Et il est fort difficile de croire que, partant d’un si grand nombre de peuples dont les conditions, les pays et les régions sont si divers, puisse s’unifier, se constituer un rassemblement d’hommes faisant bloc, sans opposition aucune, dès qu’il y va de l’utilité et de l’intérêt de la chose publique, se conformant journellement à leurs louables et anciennes coutumes, pour traiter selon les règles de la justice toute requête formulée. Chaque jour ils sont immanquablement trois cents gentilshommes à se réunir au Conseil huit heures durant, à savoir quatre heures avant le dîner et quatre heures après, et quand l’année est révolue trois cents autres gentilshommes sont désignés pour siéger à leur tour audit Conseil, afin de subvenir à toutes les affaires relevant de ladite seigneurie et pourvoir à la désignation des délégués préposés à la direction et au gouvernement des royaumes, pays, îles, provinces et régions appartenant à Venise.

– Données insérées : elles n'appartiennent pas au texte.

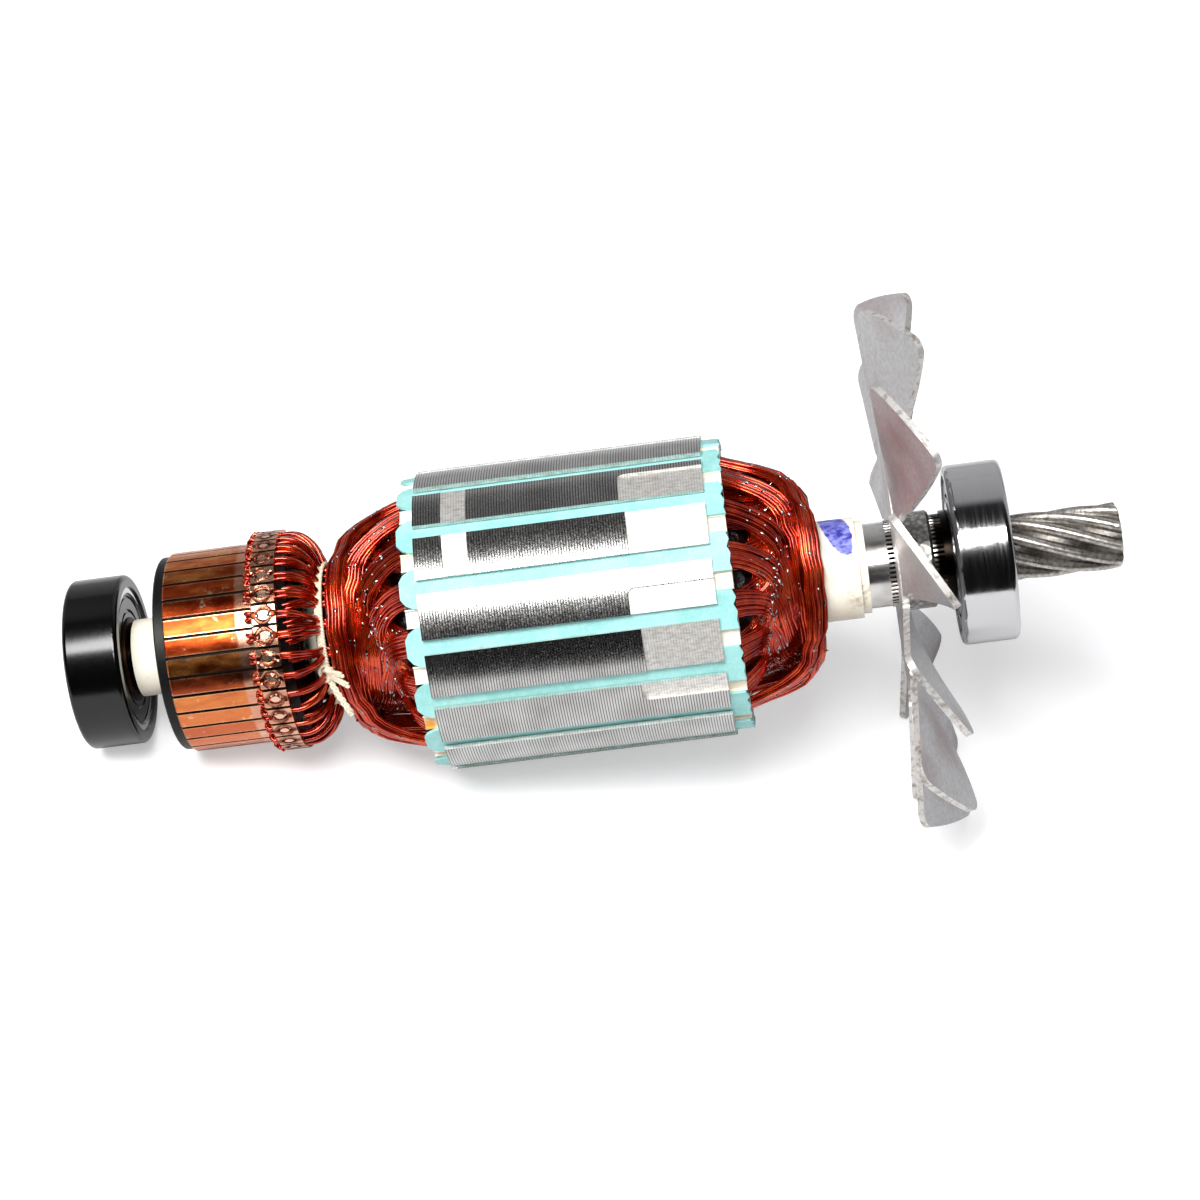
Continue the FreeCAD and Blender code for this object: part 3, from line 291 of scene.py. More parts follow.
def patch(tree, along, angle, ends, turns, fade):
    """One on a patch between two places along and two angles, fading out over some millimetres."""
    sides = []
    for value, low, high, soft in (
        (along, ends[0] * MM, ends[1] * MM, fade * MM),
        (angle, math.radians(turns[0]), math.radians(turns[1]), math.radians(2.5 * fade)),
    ):
        enters, leaves = (
            add(tree, "ShaderNodeMapRange", (value, start, end), interpolation_type="SMOOTHSTEP")
            for start, end in ((low - soft, low + soft), (high + soft, high - soft)))
        sides.append(maths(tree, "MULTIPLY", enters, leaves))
    return maths(tree, "MULTIPLY", *sides)


def dress(name, material):
    """Give a CAD node its finish."""
    slots = nodes[name].data.materials
    slots.clear()
    slots.append(material)


# Ground steel: fine rings from the wheel, small rust specks, brown oil film in the hollows.
steel, tree = new_material("ground_steel")
place, along, radius, angle = shaft_places(tree)
rings = noise(tree, stretched(tree, place, (60.0, 1.5, 1.5)), 12, 3.0)
smudge = noise(tree, place, 5, 5.0)
specks = noise(tree, place, 0.8, 3.0, 0.6)
rust = rescaled(tree, specks, 0.66, 0.74)
film = rescaled(tree, smudge, 0.45, 0.75, 0.0, 0.6)
bare = mix(tree, film, "#dcdbd8", "#b4afa8")
in_pinion = maths(tree, "GREATER_THAN", along, (PINION_START - 1) * MM)
grey_specks = rescaled(tree, specks, 0.35, 0.6)
hobbed = maths(tree, "MULTIPLY", in_pinion, grey_specks)
worn = mix(tree, hobbed, bare, "#a59d93")
speckled = mix(tree, rust, worn, "#6a4630")
crest = blend(tree, in_pinion, KNURL_RADIUS * MM, PINION_RADII[0] * MM)
depth = maths(tree, "SUBTRACT", crest, radius)
deepest = blend(tree, in_pinion, 0.28 * MM, (PINION_RADII[0] - PINION_RADII[1]) * MM)
depth_share = maths(tree, "DIVIDE", depth, deepest)
first_depth = blend(tree, in_pinion, 0.1, 0.45)
full_depth = blend(tree, in_pinion, 0.45, 1.25)
hollow = rescaled(tree, depth_share, first_depth, full_depth)
past_knurl = maths(tree, "GREATER_THAN", along, KNURL_START * MM)
oil = maths(tree, "MULTIPLY", hollow, past_knurl)
oiled = mix(tree, oil, speckled, "#261f19")
# Painted shade with some oil: between the fan collar and the pinion bearing the shaft is made nearly black,
# standing in for the shade there. Inside the tail bearing it is darkened for oil and rust.
behind_fan = patch(tree, along, angle, OIL_AND_SHADE_ENDS, ALL_ROUND, 0.5)
in_bearing = patch(tree, along, angle, TAIL_END, ALL_ROUND, 0.3)
dark_ends = maths(tree, "MAXIMUM", behind_fan, in_bearing)
shaft_tone = mix(tree, dark_ends, oiled, "#15110e")
handled = rescaled(tree, smudge, 0.3, 0.8, 0.14, 0.3)
shaft_roughness = maths(tree, "MULTIPLY_ADD", in_pinion, 0.18, handled)
grinding = bump(tree, rings, 0.01, 0.2)
hobbing = maths(tree, "MULTIPLY", in_pinion, 0.5)
skin(tree, {
    "Metallic": 1.0,
    "Base Color": shaft_tone,
    "Roughness": shaft_roughness,
    "Normal": bump(tree, specks, 0.12, hobbing, grinding),
})
dress("shaft", steel)


# Insulation tube, paper wrap, slot paper and end insulators.
# Cream insulation moulded on the shaft and cut from board, soiled with copper dust and handling. A
# smear of blue marking ink is left near the end of the wrap, and varnish has run on one block.

INK_PLACE, INK_TURN = 78.8, -58.0
INK_HALF_LENGTH, INK_HALF_TURN = 2.6, 44.0
INK_LEAN = 0.038
DIRT_ENDS, DIRT_TURNS = (80.0, 84.6), (22.0, 52.0)
VARNISH_ENDS, VARNISH_TURNS = (-3.2, -0.6), (42.0, 49.0)


def length_of(tree, one, other):
    """How far the point that two numbers give is from nought."""
    pair = add(tree, "ShaderNodeCombineXYZ", (one, other))
    return add(tree, "ShaderNodeVectorMath", (pair,), operation="LENGTH").outputs["Value"]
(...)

Il faut savoir que Venise compte bien trois mille gentilshommes, riches, puissants, gens doctes et experts, dont le vêtement est fait de grandes robes de fine étoffe de couleur violette, serrées à la taille par une belle ceinture de velours noir. C’est là leur tenue chaque jour, depuis le jour de Pâques où l’on reçoit la communion[71] jusqu’à la Saint-Rémi au premier jour d’octobre. De ladite fête de Saint-Rémi jusqu’à la fête de Pâques qui suit, ils portent tous de grandes robes noires à la ceinture identique à celle qui a été décrite ci-dessus. Mais aux jours de grandes fêtes, ils portent, pour la plupart, des vêtements de velours rouge foncé, de damas imprimé, de fin satin rouge foncé, d’aucuns de fine « écarlate ». Ce qui constitue un riche et somptueux spectacle à voir des gens parcourant la cité, non point en compagnie de serviteurs nombreux, à la mode des Français ; le plus souvent, ils s’en vont seuls, un à un, portant cornettes de velours aux couleurs vives et petits bonnets ronds les faisant ressembler à des prêtres ou à des gens d’Église, se saluant l’un l’autre, lorsqu’ils se croisent, comme s’ils étaient des religieux. Ils ont tous un petit train de vie, ils mangent frugalement, tout au plus le soir un plat de légumes assaisonnés, un poulet rôti, une orange et un petit morceau de fromage, par personne pas plus de deux verres de vin. C’est là la façon, pour le Vénitien, de se sustenter sans débourser grand denier ! Quant à la coutume qui consiste à s’inviter réciproquement à dîner ou à souper comme nous le faisons ici, il n’en est rien, car ils redoutent trop les dépenses. Dans ces conditions, rien d’étonnant qu’ils soient riches et pleins d’une opulence faite d’or, d’argent et de pierres précieuses. Car un homme de nos pays d’en-deçà dépenserait plus d’argent pour ses frais de bouche en une semaine que quatre Vénitiens en un mois [12v.].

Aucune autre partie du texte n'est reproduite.